I tried it on a 40MB data file from TradeStation with 6 years of 5
minute Dow Futures data. Going 10 wide and deleting 1 column it
generated a 292MB output file in about 1 minute on my machine. That's
more than acceptable performance. Data mining will likely take hours
if not days. Certainly more than a few minutes.

Looks like I'm running into one more problem and then I'm ready to
give it a try for real. Unfortunately one vendor platform is putting
quotes around the names in the header row so your _N increment looks
like "High"_4 instead of High_4 or "High_4". I'd like to fix that as
I'm pretty sure that the way we have it won't be acceptable, but I
don't know whether it would be best to have the quotes or not have the
quotes. My two target data mining platforms are R, which is in
portage, and RapidMiner which is available as Open Source from the
Rapid-i web site. I'll try it both ways with both header formats and
see what happens.

I had worried about checking the header on a really large file to see
if I had cut the correct columns but it turns out that

cat awkDataOut.csv | more

in a terminal writes the first few lines very quickly.

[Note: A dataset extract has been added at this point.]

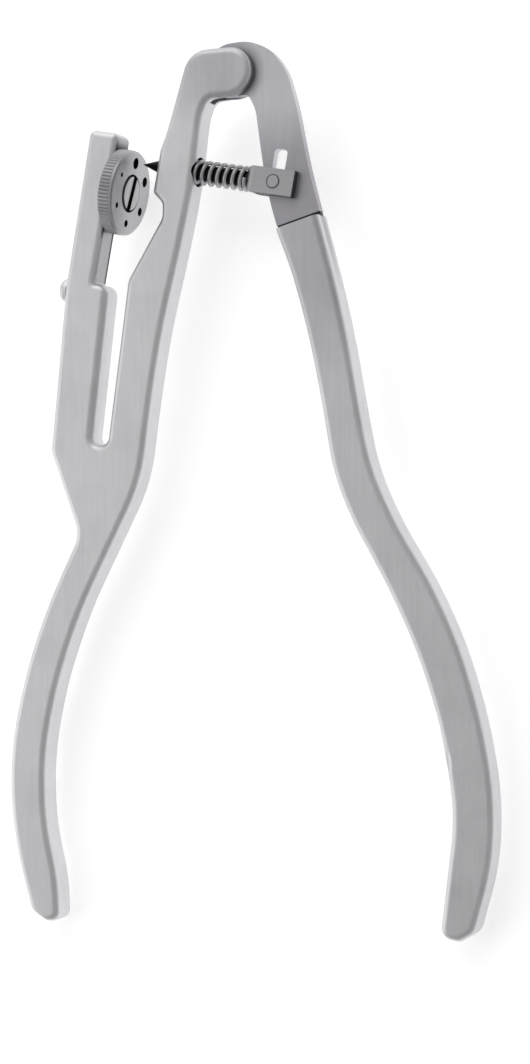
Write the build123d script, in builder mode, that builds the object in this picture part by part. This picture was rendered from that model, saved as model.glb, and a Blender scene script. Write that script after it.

From there I
can either just look at it or copy/paste into a new csv file, load it
into something like Open Office Calc and make sure I got the right
columns so I don't think there's any practical need to do anything
more with the header other than whatever turns out to be the right
answer with the quotes. My worry had been that when I request 5 data
columns it's not obvious what order they are provided so I'd have to
look at the file and figure out where everything was. Turns out it's
not such a big deal.

This has been extremely helpful. I really am embarrassed that you did
all the work. I own you at lest a beer or two (or whatever your
preferred drink might be) should we ever have a chance to exercise our
right arms together one day. I'll drop you a note back when I figure
out what makes sense about the header quotes.

Cheers,
Mark